Parle Agro's retail reach is nearly 800,000 outlets, which is just about 36 to 40 per cent of Coca-Cola's at 2.2 million outlets and PepsiCo's 2 million outlets.

Different strokes
This will not be the first time when a beverage player has attempted a carbonated soft drink that has a different  flavour altogether. In 2004, Coca-Cola launched its much-hyped Vanilla Coke, with brand ambassador Vivek Oberoi screaming 'Wakaw' in television commercials, billboards and online ads. But the hype soon died down with consumers,  fed on "strong" products such as Coke, Pepsi and Thums Up, not taking to a vanilla-flavoured fizzy drink. The product was withdrawn in 2005.

PepsiCo too experimented with flavour, launching its sugarless cola called Pepsi Max in 2010. It  sank without a trace soon after. Consumers, according to industry sources, were simply unable to accept a drink devoid of sugar - a  key ingredient that goes into the manufacture of fizzy drinks.

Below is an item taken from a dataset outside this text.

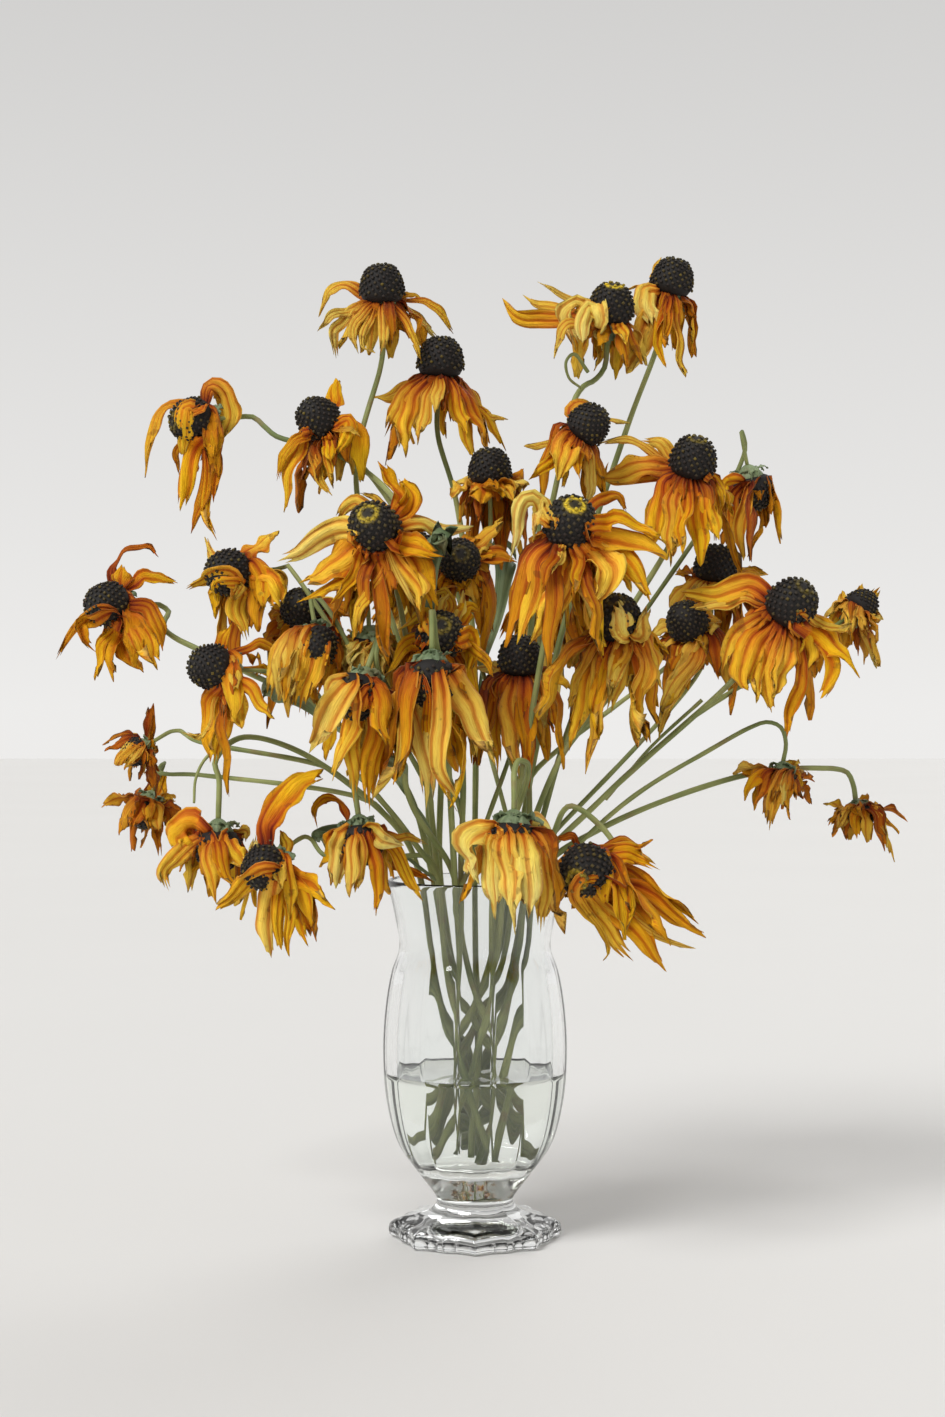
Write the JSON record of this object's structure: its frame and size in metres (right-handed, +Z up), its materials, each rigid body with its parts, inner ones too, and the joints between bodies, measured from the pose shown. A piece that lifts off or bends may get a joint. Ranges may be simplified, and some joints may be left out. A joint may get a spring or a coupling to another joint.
{
  "type": "wilted bouquet in a vase",
  "caption": "Wilted cone-centred daisies with long limp yellow petals, standing in water in a clear, fluted, footed glass vase",
  "frame": {"origin": "middle of the underside of the vase's foot, on the table", "axes": "+Z up, +X to the right and -Y towards the viewer of the picture"},
  "size_m": [0.4915, 0.27, 0.5597],
  "materials": {
    "glass": "clear pressed glass, polished",
    "water": "still, faintly green water",
    "stem": "dull olive green, finely ribbed and hairy",
    "flower": "limp, pleated petals, golden yellow to orange, maroon at the base, round a near-black cone"
  },
  "bodies": {
    "root": {"vase": "glass", "water": "water", "stem_01": "stem", "stem_02": "stem", "stem_03": "stem", "stem_04": "stem", "stem_05": "stem", "stem_06": "stem", "stem_07": "stem", "stem_08": "stem", "stem_09": "stem", "stem_10": "stem", "stem_11": "stem", "stem_12": "stem", "stem_13": "stem", "stem_14": "stem", "stem_15": "stem", "stem_16": "stem", "stem_17": "stem", "stem_18": "stem", "stem_19": "stem", "flower_12": "flower", "flower_28": "flower", "flower_19": "flower", "flower_10": "flower", "flower_16": "flower", "flower_29": "flower", "flower_20": "flower", "flower_26": "flower", "flower_15": "flower", "flower_18": "flower", "flower_27": "flower", "flower_25": "flower", "flower_14": "flower", "flower_08": "flower", "flower_13": "flower", "flower_02": "flower", "flower_06": "flower", "flower_04": "flower", "flower_01": "flower", "flower_05": "flower", "flower_07": "flower", "flower_11": "flower", "flower_21": "flower", "flower_03": "flower", "flower_22": "flower", "flower_09": "flower", "flower_36": "flower", "flower_37": "flower", "flower_35": "flower", "flower_34": "flower", "flower_38": "flower", "flower_33": "flower", "flower_17": "flower", "flower_30": "flower", "flower_31": "flower", "flower_23": "flower", "flower_24": "flower", "flower_39": "flower", "flower_40": "flower"}
  },
  "joints": []
}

While the Chauhans are conscious they have taken a calculated risk with Cafe Cuba, they claim there is a market for a coffee-flavoured soft drink. "This is the first time any beverage player in the country has attempted something like this. We did an in-depth market survey and have also test-marketed the product extensively following which we are now ready for a commercial rollout by January-February next year," says the elder Chauhan.

To make sure they were on the right track, the Chauhans claim that 3 million Cafe Cuba cans and plastic bottles were produced as part of the test-marketing exercise, which went on for a few months this year. Now, they say, is payback time.